The New God of Our Age

The dawning of a new school year has officially closed the book on the summer of 2012.  The summer was filled with lots of fun and memorable times but I find myself longing for a couple of more bonus weeks to enjoy many of the traditional summer activities I never got to this year.  Can anyone else relate?

If I could take a re-do on my summer then there would be way more relaxing by the pool, backyard BBQs, family bike rides, concerts in the park, camp fires, amusement park excursions, fishing off the dock, Tiger games, walks for ice cream, boat rides, etc.  This year, we didn’t do much of the normal family stuff that makes a summer in Michigan feel so special.

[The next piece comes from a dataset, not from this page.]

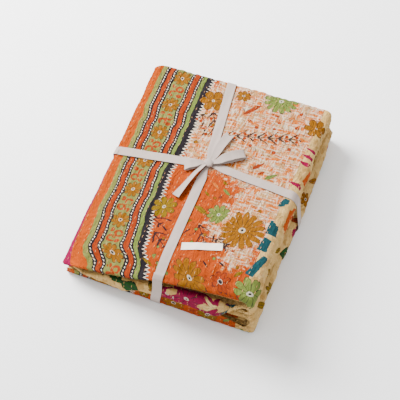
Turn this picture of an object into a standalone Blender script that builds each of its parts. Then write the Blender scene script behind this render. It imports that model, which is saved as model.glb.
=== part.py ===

How did the summer tick away so fast?  It seems like the kids just got out of school the other day and now they’re back again.  As I reflected back on the summer, I quickly realized that it all came down to planning and priorities. 

Back in the spring, Kristie and I sat down with the calendar and all of the proposed activities to map out the summer.  The first thing we did was to pencil in all of the boys travel sports schedules…big mistake.  After three weekends of basketball and another three weekends of lacrosse, our first non-sports related weekend happened in August!  From there we squeezed in a family vacation, youth group camps, time with grandparents, drivers training & team practices.  But at the end of the day, sports gobbled up 80% of our summer weekends and we were exhausted! 

While I absolutely, positively love sports, I don’t want them to be the epicenter of my family life.  There’s no doubt that much of who I am today is because of what I’ve learned on the playing field, but I place a far greater value on faith, family, and service.  We are usually very intentional about keeping our priorities balanced but somehow the sports schedule took over this year.

I know I’m not alone in this struggle.  American families spend more time on the athletic field than any other recreational activity in our country.  It’s amazing how much of our family life (and money) is devoted to our kids sports.  There’s no doubt the cultural tide has turned and youth sports has become the new God of our age.  Heck, during our six summer weekends of sports we didn’t make it to church one time.  How did my priorities get so out of whack?

Now, if I’m completely honest, I know there’s an unhealthy part of me that drives some part of my ego through my kids’ sports accomplishments.  I know my kids’ sports statistics should have zero impact on my mood, self-esteem or parenting.  It’s hard to admit this, but to some degree, their performance does impact me.  If my boys get more points or hits or tackles or goals, I generally stand a little taller that day (and I’m sure they can feel my approval).  Yuck!

This is not the kind of man or father I want to be.  I know there’s a broken part inside of me that’s slowly healing.  At the end of the day, I need to value my children for their own unique talents, gifts and individual spirits.  And I need to have my own passions, hope and dreams that are separate from theirs.

Turning the Light On

Immediately after I wrote the personal reflection above, I headed out to my 9th grade son’s tennis match.  By nothing short of a divine appointment, I sat next to a mom from the opposing team.  Every time her son hit a bad shot she sighed, gasped or banged the bleachers.  She literally made comments like “what the hell was that” and “get your head in the game”.  You could feel the tension – from both mother and son.  He kept looking over at her and scowling.   

When the first set was finished, the son came over to her and said “mom, I think you need to leave”.  The mom asked why and he said “because you’re scaring the hell out of me”.    She didn’t acknowledge his comments and went on about how bad he was playing.  He walked away in disgust.

The mom turned to me for some reassurance and asked “it’s good for them to feel a little pressure, right?”  She asked the wrong person.  I responded by saying “quite frankly, no, I don’t think so”.  I gave my observation that her son seemed completely freaked out by her negativity and was playing poorly as a result.  Needless to say, she was shocked at my blunt response.  I asked her to take a look at his slouched body language, contorted facial expressions and quick glances toward her at every missed point.  To her credit, she took a step back, watched with a different set of eyes and then completely agreed with me! 

I asked if her husband puts a lot of pressure on her son and she said “Ohmygosh, he’s ten times worse than me, he played college tennis, and built a court for him in the backyard”.  I encouraged her to work on becoming an emotional support to her son because all young men need to have somebody in their corner.  To her credit, she immediately changed her disposition and started encouraging him along.  You could see the spring in his step almost immediately and his play improved dramatically.

After the match was finished, I suggested my Man Quest book as a good resource for engaging with teenage boys and I wished her well.  She thanked me for “turning on the light” for her.  I chuckled because I know that I have to make sure to heed my own advice.

 Parental Reflection Questions:

1)      How much does youth sports/activities control our family calendar? Is that ok?

2)      When watching youth sports/activities am I enjoying myself or completely stressed out? What’s the source of the stress?

3)      How do I respond to my child when they don’t perform well?  Do I communicate my critique in an appropriate way?

4)      What does it feel like for my child to have me on the sidelines during a competition or performance? Encouraging? Stressful? Embarrassing?

5)      How much of my parental love, attention and affection is tied into my kids success (athletic, academic, activities, etc.)?